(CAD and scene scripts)
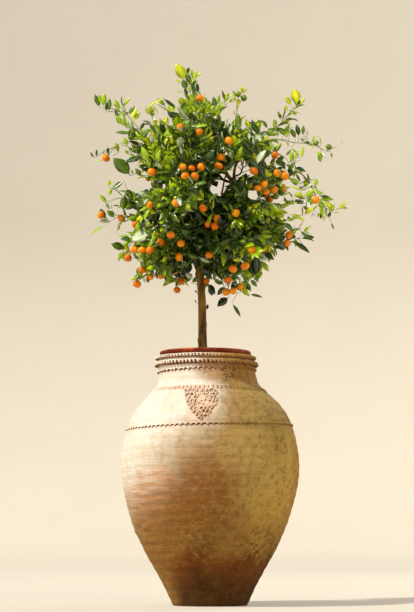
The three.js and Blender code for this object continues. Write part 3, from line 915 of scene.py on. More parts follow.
# %% [markdown]
# ## Reading the frame
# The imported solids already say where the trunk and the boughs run, and how far the foliage reaches. So the
# tree is grown from them: a limb's axis is read from its solid, and a mass of foliage is a search tree that
# tells how deep a point lies inside it.

# %% Limbs and masses from the frame
UP = np.array((0.0, 0.0, 1.0))
HEART = np.array((-0.005, 0.0, 1.620))    # the middle of the crown
MASSES = sorted(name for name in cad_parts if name.startswith("leaves_"))
BOUGHS = sorted(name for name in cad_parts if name.startswith("bough_"))


def unit(vectors):
    return vectors / np.maximum(np.linalg.norm(vectors, axis=-1, keepdims=True), 1e-9)


def node_points(name):
    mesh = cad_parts[name].data
    points = np.empty(len(mesh.vertices) * 3, np.float32)
    mesh.vertices.foreach_get("co", points)
    return points.reshape(-1, 3).astype(float)


def search_tree(name):
    faces = [tuple(face.vertices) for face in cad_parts[name].data.polygons]
    return BVHTree.FromPolygons([tuple(point) for point in node_points(name)], faces)


TREES = {name: search_tree(name) for name in MASSES}
BOXES = {name: (node_points(name).min(0), node_points(name).max(0)) for name in MASSES}


def depth_in(name, point):
    """How deep the point lies in the mass, in metres; less than 0 outside it."""
    place, normal, _, away = TREES[name].find_nearest(point)
    inward = sum((point[axis] - place[axis]) * normal[axis] for axis in range(3)) < 0
    return away if inward else -away


def depth(point):
    """How deep the point lies in the foliage as a whole."""
    deepest = -1.0
    for name, (low, high) in BOXES.items():
        if (point > low).all() and (point < high).all():
            deepest = max(deepest, depth_in(name, point))
    return deepest


print(len(MASSES), "masses of foliage on", len(BOUGHS), "boughs")

# %% [markdown]
# ## Bark
# An old citrus stem is grey-brown with an olive tinge, nearly smooth, and split by fine upright furrows. A
# limb is a tube along its axis. Its radius swells at the root and at the joints, and noise stretched along
# the limb cuts the furrows, so its outline is never a plain tube's.

# %% Bark finish
TINTS.update({"bark furrow": (62, 40, 8), "bark": (132, 98, 36), "olive bark": (98, 82, 24),
              "bark fleck": (150, 130, 92)})


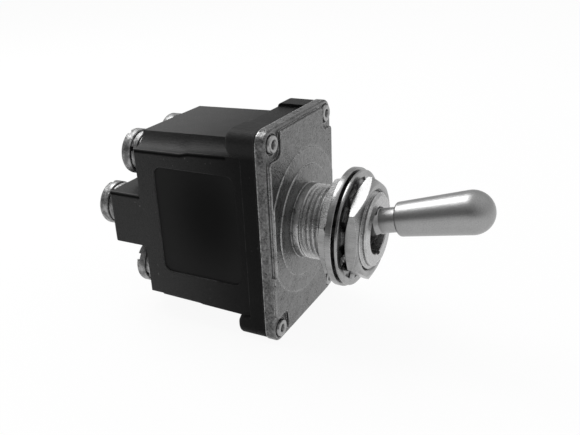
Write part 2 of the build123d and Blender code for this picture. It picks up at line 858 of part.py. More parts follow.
tooth_washer_rear = -key_ring_front - panel_gap
tooth_washer_front = tooth_washer_rear - tooth_washer_thickness
tooth_swing = tooth_width / 2 * sin(radians(tooth_twist))
tooth_y = tooth_washer_front - tooth_stand + tooth_swing + tooth_thickness / 2
with BuildPart() as lock_washer:
    with BuildSketch(at_depth(tooth_washer_rear)):
        Circle(tooth_washer_r)
        Circle(tooth_window_r, mode=Mode.SUBTRACT)
    extrude(amount=tooth_washer_thickness)
    for index in range(tooth_count):
        turn = tooth_phase + 360 / tooth_count * index
        outward = Vector(cos(radians(turn)), 0, sin(radians(turn)))
        tooth_plane = Plane(
            origin=Vector(0, tooth_y, 0) + outward * tooth_tip_r,
            x_dir=(0, 1, 0),
            z_dir=outward,
        )
        with BuildSketch(tooth_plane):
            Rectangle(tooth_thickness, tooth_width, rotation=tooth_twist)
        extrude(amount=tooth_window_r - tooth_tip_r + 0.2)
finish(lock_washer.part, "lock_washer")

front_nut_rear = tooth_washer_front - tooth_stand

finish(
    hex_nut(front_nut_rear - nut_thickness, front_nut_rear, front_nut_phase),
    "front_nut",
)
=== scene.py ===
from math import acos, atan2, ceil, cos, pi, radians, sin, sqrt, tan

import bmesh
import bpy
from mathutils import Matrix, Vector


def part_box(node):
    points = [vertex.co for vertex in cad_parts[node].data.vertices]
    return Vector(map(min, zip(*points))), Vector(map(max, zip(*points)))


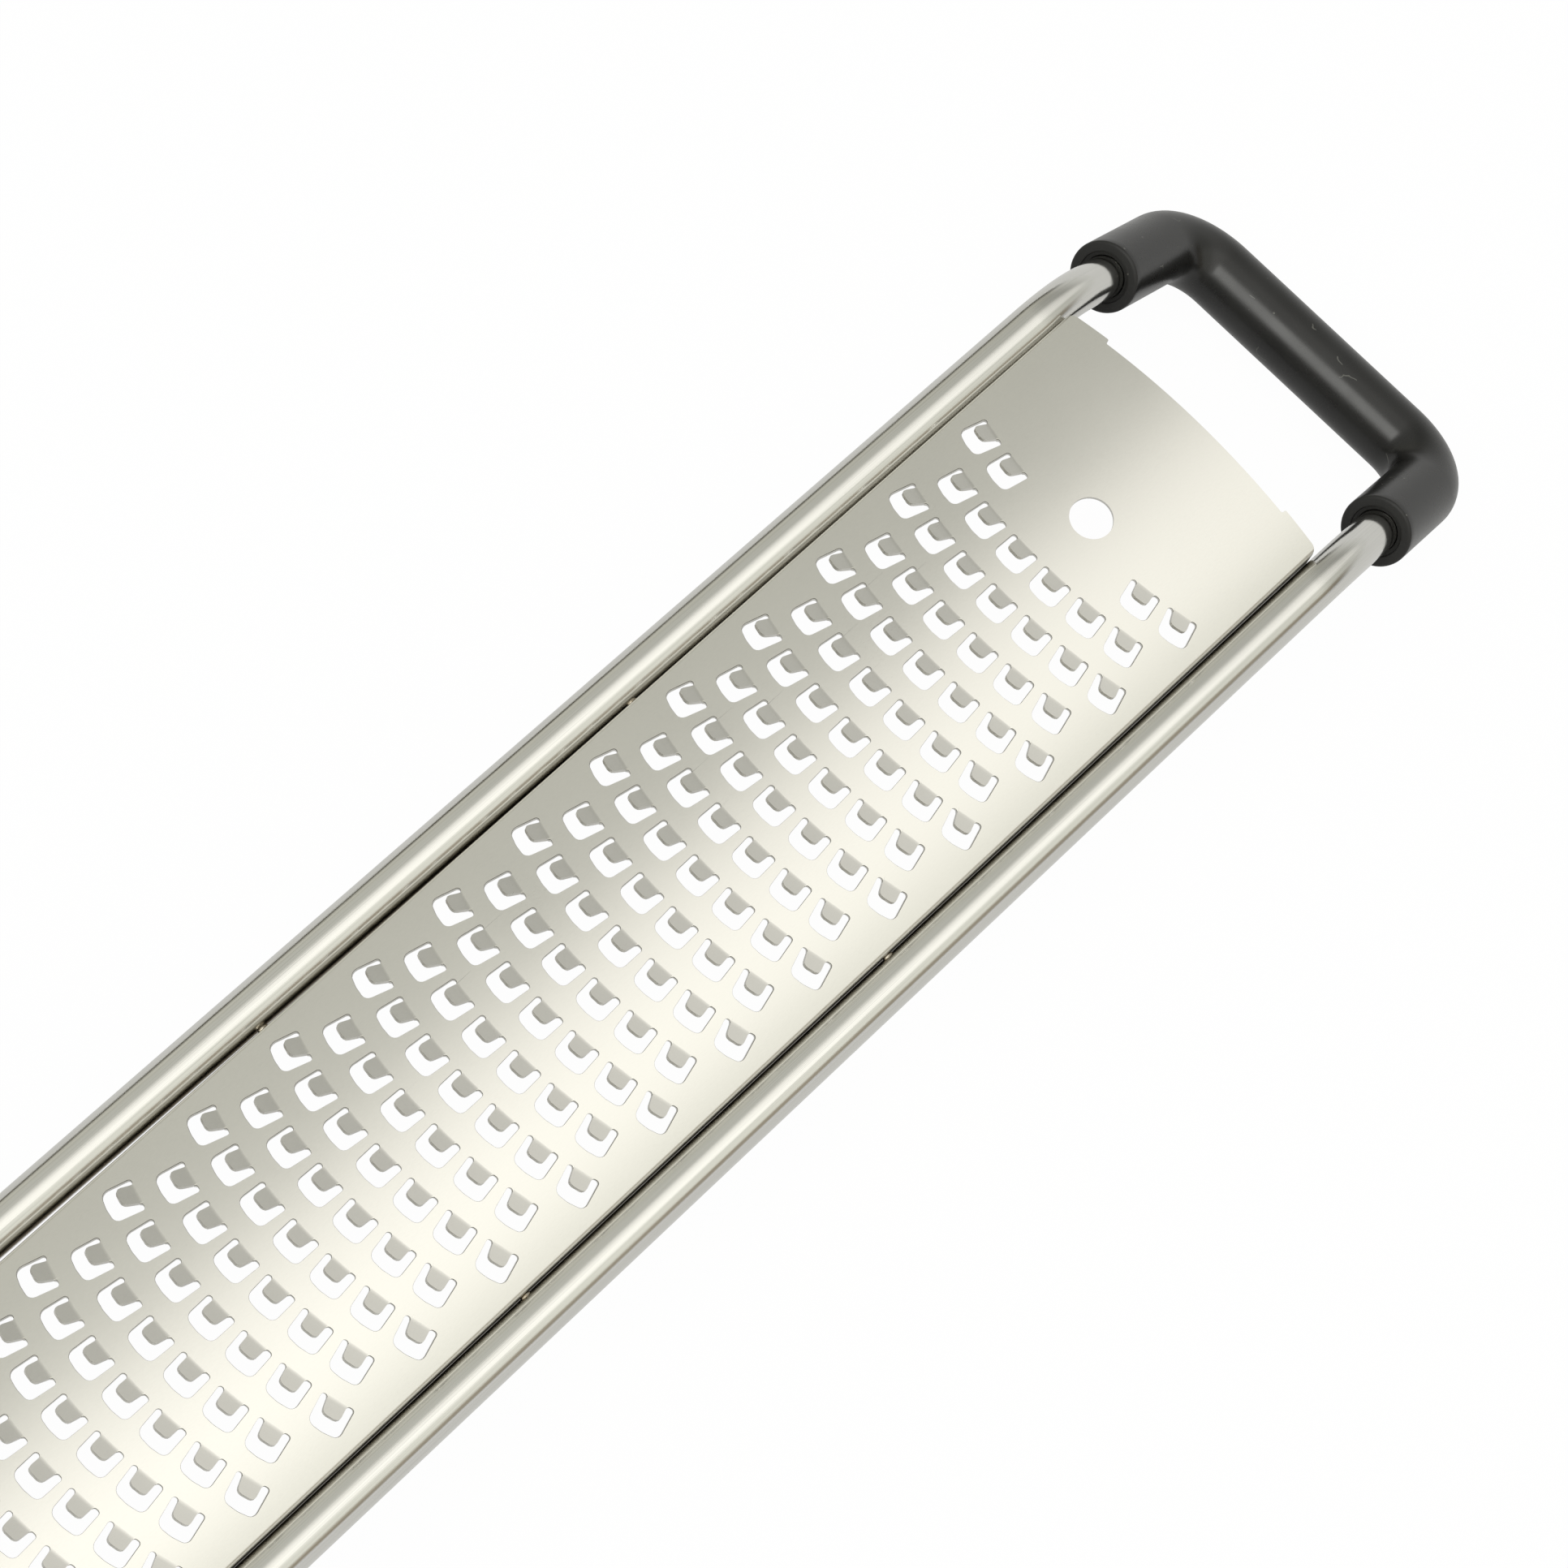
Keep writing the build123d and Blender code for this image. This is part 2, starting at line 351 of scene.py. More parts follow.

*Task description:* Extract from the records above the lines from the one containing "front_nut_rear = tooth_washer_front" to the one containing "zip(*points))), Vector(map(max, zip(*points)))", both lines included, exactly as they appear and with nothing else.

*Answer to this exercise:*
front_nut_rear = tooth_washer_front - tooth_stand

finish(
    hex_nut(front_nut_rear - nut_thickness, front_nut_rear, front_nut_phase),
    "front_nut",
)
=== scene.py ===
from math import acos, atan2, ceil, cos, pi, radians, sin, sqrt, tan

import bmesh
import bpy
from mathutils import Matrix, Vector


def part_box(node):
    points = [vertex.co for vertex in cad_parts[node].data.vertices]
    return Vector(map(min, zip(*points))), Vector(map(max, zip(*points)))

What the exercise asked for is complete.